▶ DO THIS
Wherever the word "code" appears in a line, extract that line.

▶ GIVEN ENTRIES
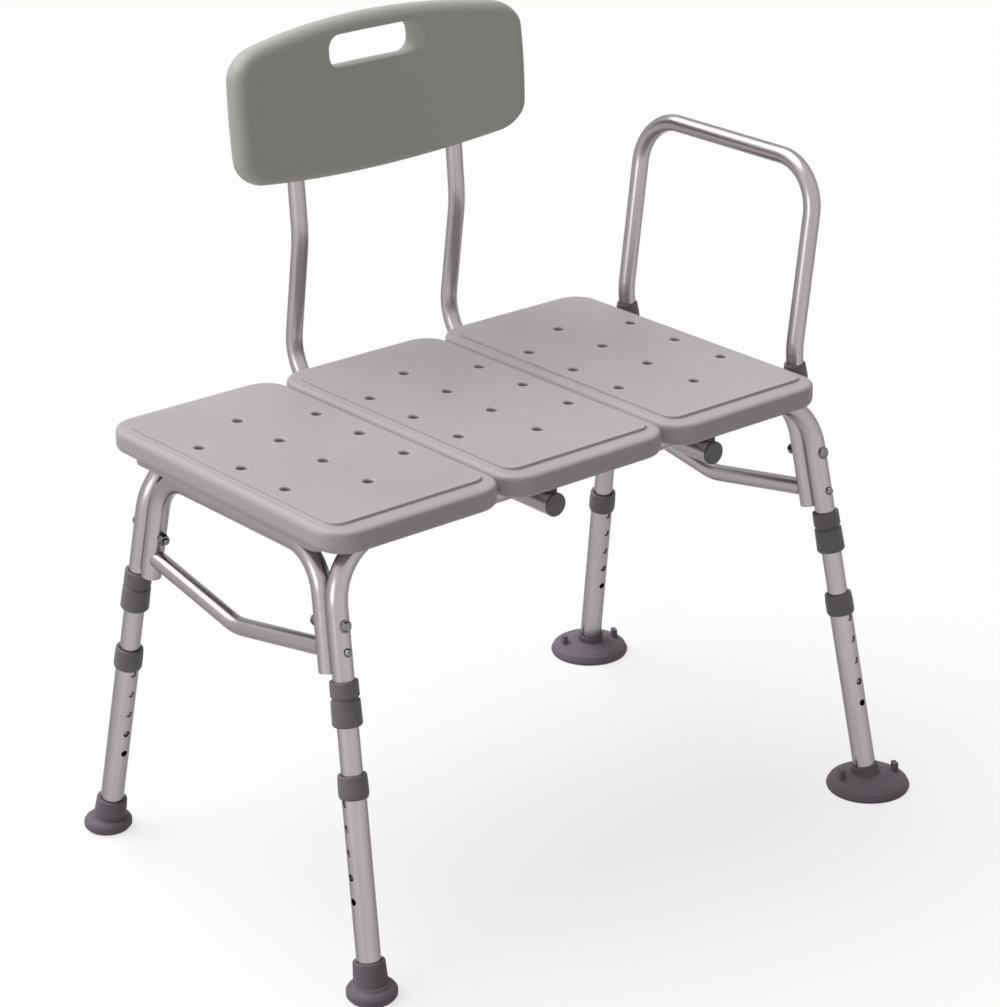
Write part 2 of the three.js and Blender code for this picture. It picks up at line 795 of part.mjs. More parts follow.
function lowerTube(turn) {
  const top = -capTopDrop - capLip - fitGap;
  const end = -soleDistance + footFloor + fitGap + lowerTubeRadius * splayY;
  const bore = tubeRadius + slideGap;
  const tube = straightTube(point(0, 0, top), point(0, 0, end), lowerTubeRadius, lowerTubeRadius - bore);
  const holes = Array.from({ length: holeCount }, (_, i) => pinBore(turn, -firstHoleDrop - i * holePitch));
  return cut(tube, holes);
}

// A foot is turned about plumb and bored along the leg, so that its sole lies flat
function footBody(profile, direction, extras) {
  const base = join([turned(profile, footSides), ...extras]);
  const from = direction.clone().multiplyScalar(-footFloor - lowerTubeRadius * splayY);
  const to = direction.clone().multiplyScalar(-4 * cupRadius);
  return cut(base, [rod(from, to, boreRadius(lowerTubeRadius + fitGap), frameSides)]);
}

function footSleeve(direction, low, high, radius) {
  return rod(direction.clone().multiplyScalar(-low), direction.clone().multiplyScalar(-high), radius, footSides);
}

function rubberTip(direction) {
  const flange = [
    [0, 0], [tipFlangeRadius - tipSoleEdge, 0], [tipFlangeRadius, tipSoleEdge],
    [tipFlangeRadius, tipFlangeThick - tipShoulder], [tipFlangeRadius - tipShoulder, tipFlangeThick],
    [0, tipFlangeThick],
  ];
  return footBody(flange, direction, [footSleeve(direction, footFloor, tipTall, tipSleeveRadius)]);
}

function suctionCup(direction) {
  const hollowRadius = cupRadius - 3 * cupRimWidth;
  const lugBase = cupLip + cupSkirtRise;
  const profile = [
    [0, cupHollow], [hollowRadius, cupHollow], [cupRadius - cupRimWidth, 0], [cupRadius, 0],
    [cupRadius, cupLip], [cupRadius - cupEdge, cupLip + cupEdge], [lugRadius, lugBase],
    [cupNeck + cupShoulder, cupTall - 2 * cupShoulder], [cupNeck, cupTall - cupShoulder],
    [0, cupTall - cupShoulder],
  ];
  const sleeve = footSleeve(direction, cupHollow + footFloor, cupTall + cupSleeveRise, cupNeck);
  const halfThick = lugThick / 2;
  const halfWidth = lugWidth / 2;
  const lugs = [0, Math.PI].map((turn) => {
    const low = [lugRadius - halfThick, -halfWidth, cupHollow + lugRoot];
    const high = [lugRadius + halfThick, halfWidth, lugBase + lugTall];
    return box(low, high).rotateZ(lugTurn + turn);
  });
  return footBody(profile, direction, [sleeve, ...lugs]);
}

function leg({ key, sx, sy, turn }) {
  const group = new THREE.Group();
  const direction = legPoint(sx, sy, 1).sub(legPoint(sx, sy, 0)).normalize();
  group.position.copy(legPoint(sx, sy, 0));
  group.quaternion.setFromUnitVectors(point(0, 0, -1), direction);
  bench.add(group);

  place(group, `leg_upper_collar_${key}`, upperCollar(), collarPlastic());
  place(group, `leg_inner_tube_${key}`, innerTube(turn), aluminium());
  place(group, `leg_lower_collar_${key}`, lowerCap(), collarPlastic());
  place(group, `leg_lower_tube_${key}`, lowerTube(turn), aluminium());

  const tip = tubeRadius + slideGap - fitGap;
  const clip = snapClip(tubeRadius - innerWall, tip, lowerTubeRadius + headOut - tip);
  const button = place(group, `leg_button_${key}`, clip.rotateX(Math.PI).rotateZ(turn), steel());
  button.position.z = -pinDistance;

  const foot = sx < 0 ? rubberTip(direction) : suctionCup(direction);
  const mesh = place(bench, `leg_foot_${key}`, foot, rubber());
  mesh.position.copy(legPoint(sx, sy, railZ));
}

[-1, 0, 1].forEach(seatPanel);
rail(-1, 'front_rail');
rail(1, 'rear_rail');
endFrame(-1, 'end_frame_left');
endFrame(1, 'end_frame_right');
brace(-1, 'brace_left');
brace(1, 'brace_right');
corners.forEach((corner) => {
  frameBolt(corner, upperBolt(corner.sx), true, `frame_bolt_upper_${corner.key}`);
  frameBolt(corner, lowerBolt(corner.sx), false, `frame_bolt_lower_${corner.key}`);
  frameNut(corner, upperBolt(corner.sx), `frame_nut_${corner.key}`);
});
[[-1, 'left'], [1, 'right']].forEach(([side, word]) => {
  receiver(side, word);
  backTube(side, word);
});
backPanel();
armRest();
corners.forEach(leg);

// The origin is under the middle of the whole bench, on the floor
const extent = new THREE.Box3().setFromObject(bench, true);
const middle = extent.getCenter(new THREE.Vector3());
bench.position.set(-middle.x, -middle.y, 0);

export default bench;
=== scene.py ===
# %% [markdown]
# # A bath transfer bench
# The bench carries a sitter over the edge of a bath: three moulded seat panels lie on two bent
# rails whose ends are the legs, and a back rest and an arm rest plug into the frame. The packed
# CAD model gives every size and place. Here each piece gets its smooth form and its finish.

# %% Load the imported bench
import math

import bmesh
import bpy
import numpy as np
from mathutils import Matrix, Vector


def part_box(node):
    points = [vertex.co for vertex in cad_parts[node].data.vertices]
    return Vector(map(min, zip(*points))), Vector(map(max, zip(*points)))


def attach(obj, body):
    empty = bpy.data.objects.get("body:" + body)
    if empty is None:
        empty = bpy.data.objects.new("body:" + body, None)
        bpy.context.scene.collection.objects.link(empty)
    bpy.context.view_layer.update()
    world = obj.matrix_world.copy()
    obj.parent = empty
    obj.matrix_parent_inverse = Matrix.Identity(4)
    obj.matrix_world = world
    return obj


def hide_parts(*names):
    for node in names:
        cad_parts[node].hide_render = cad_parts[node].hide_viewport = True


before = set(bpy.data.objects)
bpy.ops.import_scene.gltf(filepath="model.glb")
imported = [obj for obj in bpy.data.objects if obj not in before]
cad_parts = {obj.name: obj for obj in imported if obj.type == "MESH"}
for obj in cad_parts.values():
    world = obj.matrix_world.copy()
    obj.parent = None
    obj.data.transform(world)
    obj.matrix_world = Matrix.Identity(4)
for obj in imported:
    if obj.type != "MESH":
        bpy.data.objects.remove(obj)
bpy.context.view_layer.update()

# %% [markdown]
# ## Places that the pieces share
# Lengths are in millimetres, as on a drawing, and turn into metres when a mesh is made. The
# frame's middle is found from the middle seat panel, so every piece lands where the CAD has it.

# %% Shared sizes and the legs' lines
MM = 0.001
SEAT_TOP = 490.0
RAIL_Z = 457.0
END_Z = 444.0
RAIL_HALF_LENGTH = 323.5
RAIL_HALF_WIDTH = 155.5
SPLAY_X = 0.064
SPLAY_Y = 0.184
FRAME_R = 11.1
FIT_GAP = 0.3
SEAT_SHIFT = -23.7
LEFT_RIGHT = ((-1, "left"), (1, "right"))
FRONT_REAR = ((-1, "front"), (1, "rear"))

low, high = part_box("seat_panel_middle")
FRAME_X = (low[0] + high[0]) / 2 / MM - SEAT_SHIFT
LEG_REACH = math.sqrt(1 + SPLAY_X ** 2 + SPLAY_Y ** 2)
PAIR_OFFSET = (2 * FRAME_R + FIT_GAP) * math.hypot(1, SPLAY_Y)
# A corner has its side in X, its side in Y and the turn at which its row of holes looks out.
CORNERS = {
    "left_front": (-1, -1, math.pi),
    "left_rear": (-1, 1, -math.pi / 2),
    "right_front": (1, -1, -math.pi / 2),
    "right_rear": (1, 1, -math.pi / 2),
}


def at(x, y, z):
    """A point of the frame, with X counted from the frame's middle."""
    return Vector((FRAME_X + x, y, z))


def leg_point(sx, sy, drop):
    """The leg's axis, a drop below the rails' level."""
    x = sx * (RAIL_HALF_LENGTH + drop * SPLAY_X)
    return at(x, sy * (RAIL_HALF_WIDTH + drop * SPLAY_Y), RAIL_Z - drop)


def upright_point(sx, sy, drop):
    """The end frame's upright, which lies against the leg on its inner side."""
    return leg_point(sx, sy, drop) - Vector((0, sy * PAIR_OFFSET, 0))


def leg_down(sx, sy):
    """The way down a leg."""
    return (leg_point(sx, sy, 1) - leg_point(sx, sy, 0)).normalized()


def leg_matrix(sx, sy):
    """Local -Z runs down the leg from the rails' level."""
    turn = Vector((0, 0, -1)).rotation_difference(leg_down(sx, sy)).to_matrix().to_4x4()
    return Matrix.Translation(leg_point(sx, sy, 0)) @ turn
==
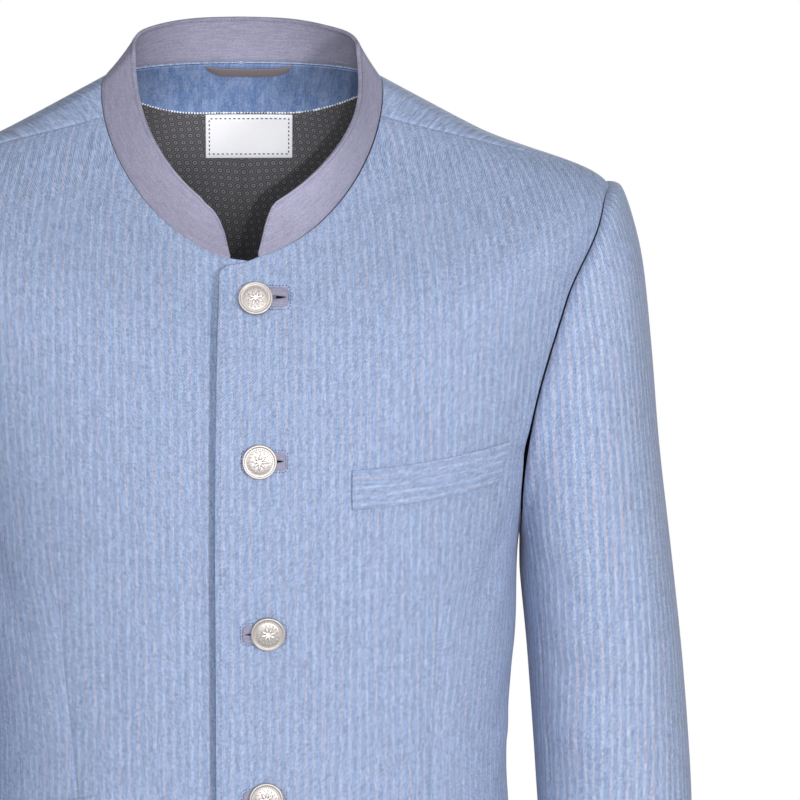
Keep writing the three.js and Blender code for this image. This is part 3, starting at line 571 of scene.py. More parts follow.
...
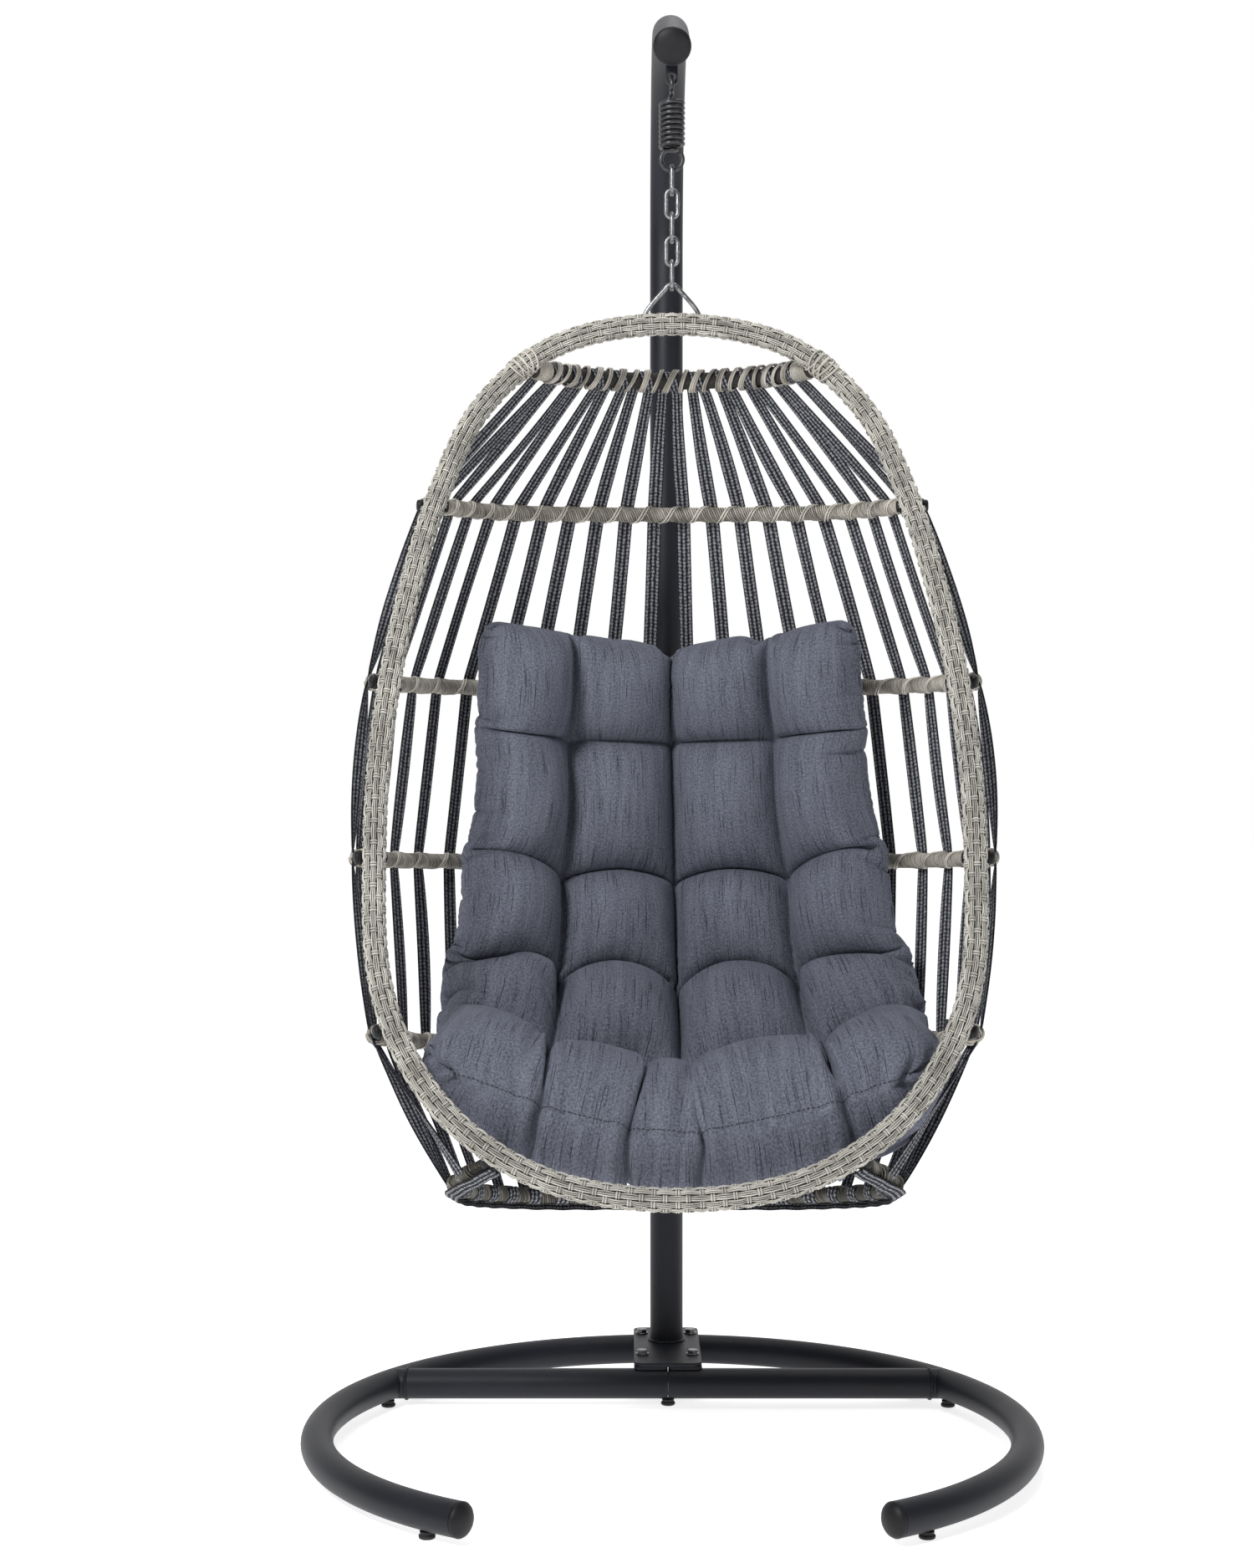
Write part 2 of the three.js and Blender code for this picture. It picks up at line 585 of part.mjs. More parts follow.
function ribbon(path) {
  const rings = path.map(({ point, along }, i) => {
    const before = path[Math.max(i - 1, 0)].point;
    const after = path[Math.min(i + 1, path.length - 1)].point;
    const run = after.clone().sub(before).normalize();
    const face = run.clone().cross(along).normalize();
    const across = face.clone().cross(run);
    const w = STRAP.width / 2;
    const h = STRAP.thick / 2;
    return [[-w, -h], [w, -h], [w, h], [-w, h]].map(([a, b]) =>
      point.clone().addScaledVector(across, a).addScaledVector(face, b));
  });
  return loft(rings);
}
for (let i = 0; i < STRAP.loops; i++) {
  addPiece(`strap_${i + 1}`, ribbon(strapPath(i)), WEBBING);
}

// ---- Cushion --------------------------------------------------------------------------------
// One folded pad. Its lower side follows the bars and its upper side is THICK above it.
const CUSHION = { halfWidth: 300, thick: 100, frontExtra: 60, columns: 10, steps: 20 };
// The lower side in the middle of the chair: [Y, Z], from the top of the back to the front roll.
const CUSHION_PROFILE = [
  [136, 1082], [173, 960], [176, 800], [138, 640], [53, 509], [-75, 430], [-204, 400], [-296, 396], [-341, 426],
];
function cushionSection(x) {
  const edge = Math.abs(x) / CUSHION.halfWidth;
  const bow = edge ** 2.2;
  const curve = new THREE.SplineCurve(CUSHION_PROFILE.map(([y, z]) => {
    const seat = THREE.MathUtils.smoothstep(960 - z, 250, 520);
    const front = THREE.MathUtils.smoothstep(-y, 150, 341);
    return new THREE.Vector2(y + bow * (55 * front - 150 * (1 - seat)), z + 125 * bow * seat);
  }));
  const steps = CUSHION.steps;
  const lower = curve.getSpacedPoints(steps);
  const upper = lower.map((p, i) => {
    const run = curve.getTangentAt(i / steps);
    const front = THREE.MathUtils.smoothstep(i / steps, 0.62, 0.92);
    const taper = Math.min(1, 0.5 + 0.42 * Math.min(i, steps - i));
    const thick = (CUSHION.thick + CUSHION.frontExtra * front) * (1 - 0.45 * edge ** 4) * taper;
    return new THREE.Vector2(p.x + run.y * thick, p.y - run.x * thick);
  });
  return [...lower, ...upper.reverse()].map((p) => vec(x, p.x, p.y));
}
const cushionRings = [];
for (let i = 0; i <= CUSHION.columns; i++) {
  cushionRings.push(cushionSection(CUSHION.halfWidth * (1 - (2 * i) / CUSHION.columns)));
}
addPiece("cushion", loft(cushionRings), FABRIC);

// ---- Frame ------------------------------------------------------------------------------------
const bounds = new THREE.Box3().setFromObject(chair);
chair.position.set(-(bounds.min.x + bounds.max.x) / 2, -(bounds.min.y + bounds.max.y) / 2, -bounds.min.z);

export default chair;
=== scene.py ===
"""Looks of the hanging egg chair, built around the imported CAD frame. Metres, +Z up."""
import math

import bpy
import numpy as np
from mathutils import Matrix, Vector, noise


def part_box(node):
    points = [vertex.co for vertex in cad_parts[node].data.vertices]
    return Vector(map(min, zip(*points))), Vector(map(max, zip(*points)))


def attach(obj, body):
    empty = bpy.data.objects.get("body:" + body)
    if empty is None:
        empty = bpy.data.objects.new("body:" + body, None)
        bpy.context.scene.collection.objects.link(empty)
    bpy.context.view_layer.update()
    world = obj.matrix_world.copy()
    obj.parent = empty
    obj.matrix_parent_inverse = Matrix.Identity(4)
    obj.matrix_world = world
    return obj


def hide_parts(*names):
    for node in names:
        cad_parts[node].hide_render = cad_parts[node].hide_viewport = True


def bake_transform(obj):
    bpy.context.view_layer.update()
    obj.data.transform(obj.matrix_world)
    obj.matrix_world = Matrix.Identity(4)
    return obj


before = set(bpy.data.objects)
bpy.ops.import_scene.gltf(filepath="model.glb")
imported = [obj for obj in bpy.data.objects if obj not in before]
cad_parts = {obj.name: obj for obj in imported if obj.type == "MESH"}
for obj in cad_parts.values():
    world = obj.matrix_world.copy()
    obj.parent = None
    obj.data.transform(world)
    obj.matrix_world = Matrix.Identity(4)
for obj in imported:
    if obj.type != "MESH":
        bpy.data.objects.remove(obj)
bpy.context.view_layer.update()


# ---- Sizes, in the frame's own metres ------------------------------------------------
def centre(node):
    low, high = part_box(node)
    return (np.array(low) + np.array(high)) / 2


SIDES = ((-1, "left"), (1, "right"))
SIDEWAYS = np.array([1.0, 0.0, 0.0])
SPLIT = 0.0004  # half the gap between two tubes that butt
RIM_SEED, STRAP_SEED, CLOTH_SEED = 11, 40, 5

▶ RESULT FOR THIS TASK
Write part 2 of the three.js and Blender code for this picture. It picks up at line 795 of part.mjs. More parts follow.
Keep writing the three.js and Blender code for this image. This is part 3, starting at line 571 of scene.py. More parts follow.
Write part 2 of the three.js and Blender code for this picture. It picks up at line 585 of part.mjs. More parts follow.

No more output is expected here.